Acknowledging? Of course. And that is a smart thing. The debate is spinning wildly: a black president, a financial crisis, and comprehensive change are all in a whirlwind. The right wing is stoking fears, and the left wing is insisting on their version of change, undermining the President and attacking Democrats.

Mr. Obama will take the lead this week as he continues a series of public meetings to counter the opposition, events White House officials hope will offer a high-profile opportunity to confront and rebut critics.

As part of the effort, Speaker Nancy Pelosi and Representative Steny H. Hoyer, the House majority leader, wrote an opinion article in USA Today on Monday calling conservative protests at Congressional town-hall-style meetings “un-American” for “drowning out opposing views.” (That prompted a swift rebuke from the House minority leader, Representative John A. Boehner, among other Republicans.)

Boehner is in Mongolia on a junket.

“There’s a whole set of rumors that the old playbook would tell you not to do anything about because you draw attention,” said Dan Pfeiffer, the White House deputy communications director. “The lesson we’ve learned is you ignore these rumors at your peril, and the right answer is to take them head on in as big a way as possible.”
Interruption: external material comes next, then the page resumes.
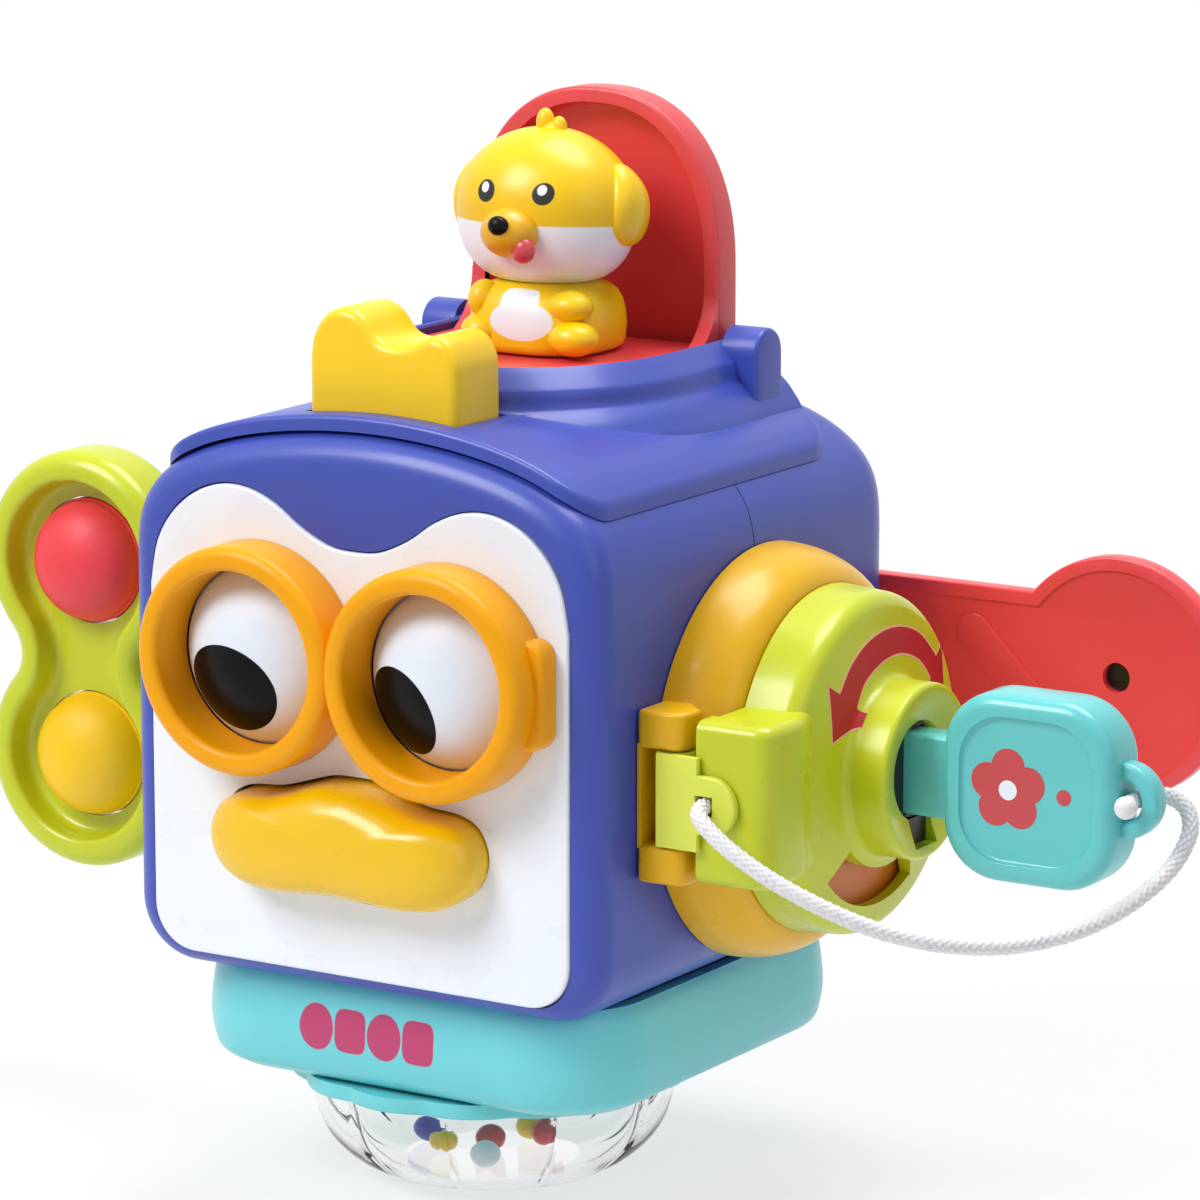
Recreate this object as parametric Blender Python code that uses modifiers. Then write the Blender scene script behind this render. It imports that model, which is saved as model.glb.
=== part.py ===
"""Toddler activity cube: a hollow blue cube body with a face, a pop-up lid with a puppy,
a lock door with a key on a cord, a wind-up bubble handle, a rear flap and a rattle foot.
Metres, +Z up, the front of the cube looks along -Y, z = 0 is the table under the rattle foot."""
import math

import bmesh
import bpy
from mathutils import Matrix, Vector

# Running clearances
gap = 0.0003
slide_gap = 0.0005
overrun = 0.002

# Blue body
cube_width = 0.119
cube_depth = 0.1244
body_floor_z = 0.050
body_side_height = 0.0854
crown_rise = 0.034
crown_run_power = 1.9
crown_rise_power = 3.4
bottom_corner = 0.014
front_edge = 0.007
rear_edge = 0.012
wall = 0.003
front_wall = 0.0045

# Screw posts between the two shells
post_inset = 0.0110
post_low_rise = 0.0069
post_high_rise = 0.0039
post_radius = 0.004
screw_head_radius = 0.0027
screw_head_height = 0.002
screw_radius = 0.0012
screw_seat_y = 0.008
screw_reach = 0.010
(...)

Hit back twice as hard. But they must also concentrate on a visceral response, not a cerebral one. That is why the right wing is being effective: they are playing on fears. Palin used the word evilto describe a health plan proposal that simply doesn't exist, but the word eveil sticks in people's craws.
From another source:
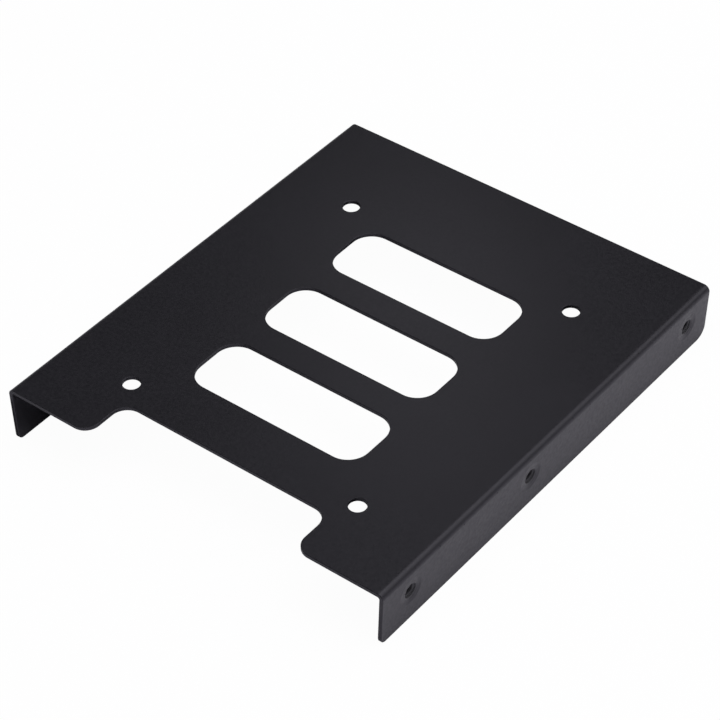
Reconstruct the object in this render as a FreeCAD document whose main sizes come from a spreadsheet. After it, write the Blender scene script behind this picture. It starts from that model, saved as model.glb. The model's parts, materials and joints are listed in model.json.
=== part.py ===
# Drive bay adapter bracket: one steel sheet with both long sides folded down.
#
# It carries a 2.5-inch drive under its plate and is screwed into a 3.5-inch bay
# by its flanges. X runs across the bracket, Y along it with the notched connector
# edge at -Y, and Z is up. The origin is at the middle of the outline, on the
# surface that the flange edges stand on. Lengths are millimetres, angles degrees.
import FreeCAD, Part

import math
import os

import Sketcher

# Driving dimensions, by their names in the sheet
SIZES = {
    # The folded sheet: the width is over the bends, the lean is past square
    "overall_width": 101.6,
    "overall_length": 119.6,
    "overall_height": 14.4,
    "sheet_thickness": 1.0,
    "bend_inside_radius": 0.5,
    "flange_lean": 2.5,
    "flange_front_corner": 1.5,
    "flange_back_corner": 3.0,
    "edge_break": 0.12,
    # The notch that leaves the drive's connector free
    "notch_width": 55.9,
    "notch_depth": 11.85,
    "notch_mouth_corner": 3.7,
    "notch_inside_corner": 3.9,
    # The slots across the plate: the setback is to the first slot's middle
    "slot_length": 46.0,
    "slot_width": 16.2,
    "slot_corner": 5.2,
    "slot_setback": 33.85,
    "slot_pitch": 24.0,
    "slot_count": 3,
    # The four screw holes of a 2.5-inch drive
    "drive_hole_radius": 2.05,
    "drive_hole_across": 61.72,
    "drive_hole_along": 76.6,
    "drive_hole_setback": 17.4,
    # The screw holes of a 3.5-inch bay, three in each flange. The front one is set
    # from the front edge and the back one from the back edge, 60.0 from the middle one
    "bay_hole_drop": 6.35,
    "bay_hole_setback": 9.5,
    "bay_hole_gap_front": 41.6,
    "bay_hole_back_setback": 8.5,
    # Each is drawn inwards into a collar, with a funnel mouth, and bored to the outside
    # of its thread
    "collar_outside_radius": 2.35,
    "collar_reach": 1.1,
    "collar_root_break": 0.3,
    "thread_bore_radius": 1.75,
    "mouth_bevel": 0.26,
    "mouth_round": 0.78,
}

# How far a cutting outline runs past the metal, so that no cut ends on a face
OVERRUN = 2.0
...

After getting much of what he wanted on high-risk initiatives like the economic stimulus package and bailouts of banks and auto companies, Mr. Obama had yet to face the full force of conservative opposition to his policies. Some supporters now wonder whether his earlier glide path left him unprepared for the sudden surge of opposition from conservative groups, which have found a rallying point on health care.

They've been doubting him all along.

“The expectation was that things have gotten so bad in the last 16 years that there would be consensus on the need to act this time,” said Howard Paster, who was Mr. Clinton’s chief lobbyist in 1993. “That was a mistake, that assumption.”

That seemed more their assumption than Obama's assumption.